== Exercise ==
Your task is to quote, unchanged, only the lines from the one with "PIECES = all_pieces()" through the one with "# coiled springs", both ends included.

== Supplied data ==
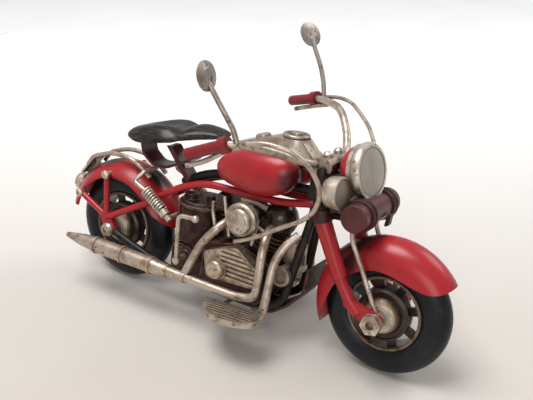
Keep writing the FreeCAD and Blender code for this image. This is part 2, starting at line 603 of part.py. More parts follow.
def footboard():
    """D-shaped tread with a turned-down edge and ribs along it, on two props."""
    inner, level, lip = -20.4, 15.4, 1.4
    start, side = V(-4.6, inner, 0), V(22.0, inner, 0)
    edges = [Part.makeLine(start, side),
             Part.Arc(side, V(24.4, -25.6, 0), V(19.0, -33.0, 0)).toShape(),
             Part.Arc(V(19.0, -33.0, 0), V(5.6, -32.6, 0), start).toShape()]
    wire = Part.Wire(edges)
    hollow = Part.Face(wire.makeOffset2D(-TIN)).extrude(V(0, 0, lip))
    board = Part.Face(wire).extrude(V(0, 0, lip + TIN)).cut(hollow)
    tread = Part.Face(wire.makeOffset2D(-1.2)).extrude(V(0, 0, 4))
    ribs = [Part.makeBox(40, 0.8, 0.9, V(-10, -33.2 + k * 1.75, lip + 0.4)).common(tread) for k in range(7)]
    tilt = FreeCAD.Placement(V(0, 0, level - lip - TIN), FreeCAD.Rotation(LEFTWARD, -4.0), V(9, 0, 0))
    return fuse(board, *ribs).transformed(tilt.toMatrix())


def exhaust_pipes():
    front = rod([(14.2, -5.5, 46.4), (15.0, -11.0, 45.6), (16.4, -16.4, 40.0), (17.2, -18.4, 29.0),
                 (17.0, -19.4, 20.6), (9.5, -19.8, 18.9), (-1.0, -19.9, 18.8), (-15.0, -MUFFLER_Y, 19.0)], PIPE_R)
    rear = rod([(-4.6, -5.5, 44.8), (-5.8, -13.0, 43.0), (-11.2, -17.0, 35.6), (-15.6, -19.4, 24.0),
                (-17.4, -19.9, 19.2)], PIPE_R)
    return Part.makeCompound([front, rear])


def guard_pieces():
    crash = rod([(27.2, -8.2, 46.9), (24.0, -11.6, 43.2), (21.2, -15.0, 36.0), (21.3, -17.6, 26.0),
                 (21.4, -19.0, 19.0), (20.2, -19.9, 13.4)], TUBE_R)
    props = [rod([(x, -8.8, 12.2), (x, -22.0, z)], 0.9) for x, z in ((2.0, 12.6), (14.0, 13.4))]
    return {
        "exhaust_pipes": exhaust_pipes(),
        "muffler": muffler(),
        "crash_bars": pair(crash),
        "footboards": pair(*props, footboard()),
    }


# ---- tank, seat and tail
def fuel_tank():
    """Near-side teardrop tank half, lofted through ovals from tail to nose."""
    stations = [(-11.4, -9.6, 66.4, 1.0, 1.2), (-9.0, -9.7, 66.5, 3.6, 4.4), (-2.0, -10.0, 67.2, 5.9, 7.4),
                (8.0, -10.2, 68.0, 7.0, 8.9), (16.5, -10.2, 69.0, 6.8, 8.3), (22.0, -10.0, 70.0, 5.0, 6.0),
                (24.4, -9.9, 70.4, 1.6, 1.9)]
    rings = [oval(V(x, y, z), hy, hz, V(0, 1, 0), V(0, 0, 1)) for x, y, z, hy, hz in stations]
    return Part.makeLoft(rings, True, False)


def console():
    """Raised spine between the tank halves that flares up to the filler."""
    spine = slab([(-10.4, 71.5), (-9.8, 74.8), (-6.0, 76.4), (0, 78.4), (8.0, 81.2), (22.0, 81.6), (27.4, 76.0),
                  (27.4, 71.5)], -3.8, 3.8, 1.4)
    rings = [oval(V(17.0, 0, z), hx, hy, V(1, 0, 0), V(0, 1, 0))
             for z, hx, hy in ((74.6, 11.4, 9.6), (77.4, 9.0, 7.6), (80.0, 6.8, 6.3), (82.3, 5.6, 5.6))]
    return fuse(spine, Part.makeLoft(rings, True, False))


def seat():
    """Saddle: broad and low at the back, narrow and raised at the nose."""
    stations = [(-60.8, 67.4, 4.0, 1.6), (-58.2, 68.2, 10.4, 3.2), (-51.5, 69.8, 14.0, 4.5),
                (-42.5, 71.2, 14.6, 5.0), (-34.0, 72.5, 12.4, 5.0), (-26.5, 73.8, 8.8, 4.4), (-19.5, 74.9, 6.4, 3.6),
                (-15.2, 75.3, 3.2, 1.8)]
    return Part.makeLoft([oval(V(x, 0, z), hy, hz, V(0, 1, 0), V(0, 0, 1)) for x, z, hy, hz in stations],
                         True, False)


def seat_frame():
    """Post on the spine tube and the curved spring strip that carries the saddle."""
    post = band([(-42.8, 68.0), (-30.4, 53.4)], 2.4, 3.2)
    strip = band([(-55.6, 66.5), (-54.2, 60.6), (-48.8, 56.6), (-41.5, 57.2), (-31.0, 62.0), (-24.5, 70.5)],
                 1.3, 4.6, 5.0)
    return Part.makeCompound([post, strip])


def tail_lamp():
    """Lamp on the back of the mudguard, with the small plate and its bracket above."""
    plate = band([(-90.6, 43.2), (-84.2, 51.6)], 0.9, 4.0)
    bracket = slab([(-88.8, 39.0), (-82.6, 46.0), (-84.4, 50.6), (-89.8, 43.8)], -1.4, 1.4)
    lamp = lathe([(0, 0), (0, 3.4), (1.6, 4.2), (3.6, 4.2), ((5.6, 3.0), (6.2, 0.6)), (6.2, 0)], V(-90.2, 0, 36.9),
                 V(-0.97, 0, 0.16))
    return Part.makeCompound([lamp, plate, bracket])


def body_pieces():
    cap = lathe([(0, 0), (0, 5.0), ((0.6, 5.4), (1.3, 5.1)), (1.3, 3.9), (0.8, 3.7), (0.8, 2.5), (1.9, 2.2), (2.1, 0)],
                V(16.8, 0, 82.3), V(0, 0, 1))
    gauge = lathe([(0, 0), (0, 3.2), (1.4, 3.0), (1.9, 2.0), (1.9, 0)], V(2.4, 0, 78.9), V(-0.3, 0, 1))
    rails = []
    for y in (-5.5, 5.5):
        rails.append(rod([(-85.2, y, 48.6), (-82.0, y, 53.2), (-70.0, y, 57.6), (-57.5, y, 56.6), (-49.0, y, 50.8)],
                         1.0))
    return {
        "console": console(),
        "filler_cap": Part.makeCompound([cap, gauge]),
        "fuel_tanks": pair(fuel_tank()),
        "seat": seat(),
        "seat_frame": seat_frame(),
        "rear_mudguard": rear_mudguard(),
        "mudguard_rails": Part.makeCompound(rails),
        "tail_lamp": tail_lamp(),
    }


def shock():
    """Close-wound spring on a rod, hooked at the top and pinned at the bottom."""
    top, low = V(-43.4, -14.9, 48.6), V(-34.2, -14.9, 42.0)
    way = low - top
    length, coils = way.Length, 9
    profile = [(0, 0), (0, 2.0)]
    for k in range(coils):
        start, pitch = k * length / coils, length / coils
        profile.append((start + pitch / 2, 2.5))
        profile.append((start + pitch, 2.0))
    profile.append((length, 0))
    coil = lathe(profile, top, way)
    sleeve = lathe([(0, 0), (0, 2.1), (2.6, 2.1), (2.6, 1.3), (5.4, 1.3), (5.4, 0)], low, way)
    hook = rod([(-42.8, -14.9, 48.2), (-50.2, -14.6, 51.0), (-47.6, -11.5, 55.0), (-45.6, -3.0, 56.6)], 0.9, 1.6)
    pin = rod([(-30.8, -15.9, 39.6), (-30.8, -6.0, 39.6)], 1.1)
    return coil, sleeve, hook, pin


def shock_pieces():
    coil, sleeve, hook, pin = shock()
    return {"shock_springs": pair(coil), "shock_rods": pair(sleeve, hook, pin)}


# ---- pieces that swing
def kick_lever():
    """Kick starter: shaft in its boss, upright arm and a ball to press."""
    shaft = Part.makeCylinder(AXLE_R - RUN, 9.0, V(KICK_PIVOT.x, -10.6, KICK_PIVOT.z), -LEFTWARD)
    arm = rod([(KICK_PIVOT.x, -LEVER_Y, KICK_PIVOT.z), (-22.4, -LEVER_Y, 44.2), (-14.2, -LEVER_Y, 44.9)], 1.0, 2.4)
    ball = Part.makeSphere(1.6, V(-13.9, -LEVER_Y - 0.3, 44.9))
    return fuse(shaft, arm, ball)


def ground_up():
    """Direction straight up from the floor, seen from the upright machine."""
    lean = math.radians(LEAN)
    return V(0, -math.sin(lean), math.cos(lean))


def height_over_floor(point):
    return point.dot(ground_up()) + CROWN_R * (1 - math.cos(math.radians(LEAN)))


def side_stand():
    """Swinging leg with a flat foot that meets the floor, its lug on the frame and its pin."""
    eye_at = STAND_PIVOT + STAND_AXIS * 2.5
    flat = STAND_AXIS.cross(V(1, 0, 0)).normalize()
    down = (flat * (1 if flat.z < 0 else -1) + V(0.1, 0, 0)).normalize()
    foot_t = 1.3
    slope = -down.dot(ground_up())
    length = (height_over_floor(eye_at) - foot_t) / slope
    foot_at = eye_at + down * length
    leg = rod([tuple(eye_at), tuple(foot_at)], 1.2)
    foot = Part.makeCylinder(2.3, foot_t, foot_at, -ground_up())
    eye = Part.makeCylinder(2.4, 2.6, eye_at - STAND_AXIS * 1.3, STAND_AXIS)
    bore = Part.makeCylinder(0.9 + RUN, 20, eye_at - STAND_AXIS * 10, STAND_AXIS)
    stand = fuse(leg, foot, eye).cut(bore)
    pin = fuse(Part.makeCylinder(0.9, 5.4, STAND_PIVOT - STAND_AXIS * 0.9, STAND_AXIS),
               Part.makeCylinder(1.8, 0.9, STAND_PIVOT + STAND_AXIS * 4.1, STAND_AXIS))
    lug = fuse(Part.makeCylinder(2.4, 1.8, STAND_PIVOT - STAND_AXIS * 0.9, STAND_AXIS),
               rod([tuple(STAND_PIVOT - STAND_AXIS * 0.2), (STAND_PIVOT.x, 8.8, 12.2)], 1.2))
    return {"stand_lug": Part.makeCompound([pin, lug]), "side_stand": stand}


# ---- flexible wire that crosses the steering
def control_wire_right():
    route = [(16.6, -36.6, 85.4), (25.0, -36.0, 87.0), (33.6, -33.0, 85.2), (38.9, -29.0, 79.9), (41.6, -26.0, 72.6),
             (39.9, -23.6, 65.0), (34.2, -21.0, 58.4), (24.0, -19.4, 51.8), (13.0, -18.4, 44.6), (3.5, -16.6, 39.8)]
    return rod(route, 0.9)


# ---- assembly
def fit_together(nodes):
    """Cut each solid by those listed before it, so that touching pieces meet face to face."""
    fitted, placed = {}, []
    for name, shape in nodes.items():
        kept = []
        for solid in shape.Solids:
            near = [other for other in placed if other.BoundBox.intersect(solid.BoundBox)]
            parts = solid.cut(near).Solids if near else [solid]
            whole = max(parts, key=lambda part: part.Volume)
            kept.append(whole)
            placed.append(whole)
        fitted[name] = kept[0] if len(kept) == 1 else Part.makeCompound(kept)
    return fitted


def all_pieces():
    nodes = {}
    nodes.update(wheel("front", FRONT))
    nodes.update(wheel("rear", REAR))
    nodes.update(fork_pieces())
    nodes.update(chassis_frame())
    nodes.update(side_stand())
    nodes.update(engine_pieces())
    nodes.update(guard_pieces())
    nodes.update(body_pieces())
    nodes.update(shock_pieces())
    nodes["kick_lever"] = kick_lever()
    nodes["control_wire_right"] = control_wire_right()
    return fit_together(nodes)


def stance(nodes):
    """Placement that tips the machine onto its stand and centres its footprint."""
    tip = FreeCAD.Placement(V(0, 0, 0), FreeCAD.Rotation(V(1, 0, 0), -LEAN))
    leaned = Part.makeCompound([s.transformed(tip.toMatrix()) for s in nodes.values()])
    box = leaned.optimalBoundingBox(False)
    lift = CROWN_R * (1 - math.cos(math.radians(LEAN)))
    shift = V(-(box.XMin + box.XMax) / 2, -(box.YMin + box.YMax) / 2, lift)
    return FreeCAD.Placement(shift, tip.Rotation)


PIECES = all_pieces()
STANCE = stance(PIECES)
os.makedirs("parts", exist_ok=True)
for name, piece in PIECES.items():
    piece.transformed(STANCE.toMatrix()).exportStep(os.path.join("parts", name + ".step"))
print(len(PIECES), "pieces")
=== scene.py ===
import bmesh
import bpy
import json
import math
from mathutils import Matrix, Vector


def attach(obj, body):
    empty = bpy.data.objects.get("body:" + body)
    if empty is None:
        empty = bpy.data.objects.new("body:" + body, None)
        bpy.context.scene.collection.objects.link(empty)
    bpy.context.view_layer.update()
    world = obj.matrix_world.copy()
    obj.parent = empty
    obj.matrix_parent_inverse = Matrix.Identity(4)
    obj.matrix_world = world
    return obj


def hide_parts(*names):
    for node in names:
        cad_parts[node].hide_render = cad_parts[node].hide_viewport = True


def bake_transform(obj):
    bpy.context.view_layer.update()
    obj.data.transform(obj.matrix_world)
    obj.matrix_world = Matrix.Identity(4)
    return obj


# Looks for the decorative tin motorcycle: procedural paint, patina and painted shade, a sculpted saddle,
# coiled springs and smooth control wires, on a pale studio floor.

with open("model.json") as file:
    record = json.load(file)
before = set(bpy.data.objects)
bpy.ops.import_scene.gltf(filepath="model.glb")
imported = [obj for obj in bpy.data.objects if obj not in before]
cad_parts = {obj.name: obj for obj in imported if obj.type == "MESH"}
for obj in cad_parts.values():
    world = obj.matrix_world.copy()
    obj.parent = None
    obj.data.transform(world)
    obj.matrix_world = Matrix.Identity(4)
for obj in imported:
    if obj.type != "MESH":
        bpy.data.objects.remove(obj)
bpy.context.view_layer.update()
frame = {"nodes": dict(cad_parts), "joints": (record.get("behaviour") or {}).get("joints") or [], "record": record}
nodes = frame["nodes"]
joints = {j["name"]: j for j in frame["joints"]}

# ---- the upright motorcycle's axes and middle, in metres, from the two wheel joints
FRONT = Vector(joints["front_wheel_spin"]["pos_m"])
REAR = Vector(joints["rear_wheel_spin"]["pos_m"])
SIDE = Vector(joints["rear_wheel_spin"]["axis"]).normalized()
AHEAD = Vector((1, 0, 0))
UP = AHEAD.cross(SIDE)
WHEEL_R = 0.025
MIDDLE = (FRONT + REAR) / 2 - UP * WHEEL_R

# ---- the camera: millimetres on the upright motorcycle's axes, degrees
CAMERA_AT = (146.695, -246.720, 148.334)
CAMERA_TURN = 29.6
CAMERA_LIFT = 18.4
CAMERA_ROLL = 6.1
LENS_MM = 50.25

AIM = (0, 0, 0.05)             # the lamps point here, metres
# painted light: the floor's colour grows paler away from the camera along this direction
PAINTED_LIGHT_AWAY = (-0.49, 0.87, 0)  # the way the floor grows paler, away from the camera

SADDLE_HALF = 14.2     # millimetres
WIRE_R = 0.0009        # metres, as are the spring's three radii
COIL_R = 0.0020
COIL_WIRE_R = 0.00058
SPRING_CORE_R = 0.0013


def bike(x, y, z):
    """A place on the upright motorcycle, given in millimetres, in the row frame."""
    return MIDDLE + (AHEAD * x + SIDE * y + UP * z) / 1000


def way(x, y, z):
    """A direction on the upright motorcycle, in the row frame."""
    return (AHEAD * x + SIDE * y + UP * z).normalized()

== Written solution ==
PIECES = all_pieces()
STANCE = stance(PIECES)
os.makedirs("parts", exist_ok=True)
for name, piece in PIECES.items():
    piece.transformed(STANCE.toMatrix()).exportStep(os.path.join("parts", name + ".step"))
print(len(PIECES), "pieces")
=== scene.py ===
import bmesh
import bpy
import json
import math
from mathutils import Matrix, Vector


def attach(obj, body):
    empty = bpy.data.objects.get("body:" + body)
    if empty is None:
        empty = bpy.data.objects.new("body:" + body, None)
        bpy.context.scene.collection.objects.link(empty)
    bpy.context.view_layer.update()
    world = obj.matrix_world.copy()
    obj.parent = empty
    obj.matrix_parent_inverse = Matrix.Identity(4)
    obj.matrix_world = world
    return obj


def hide_parts(*names):
    for node in names:
        cad_parts[node].hide_render = cad_parts[node].hide_viewport = True


def bake_transform(obj):
    bpy.context.view_layer.update()
    obj.data.transform(obj.matrix_world)
    obj.matrix_world = Matrix.Identity(4)
    return obj


# Looks for the decorative tin motorcycle: procedural paint, patina and painted shade, a sculpted saddle,
# coiled springs and smooth control wires, on a pale studio floor.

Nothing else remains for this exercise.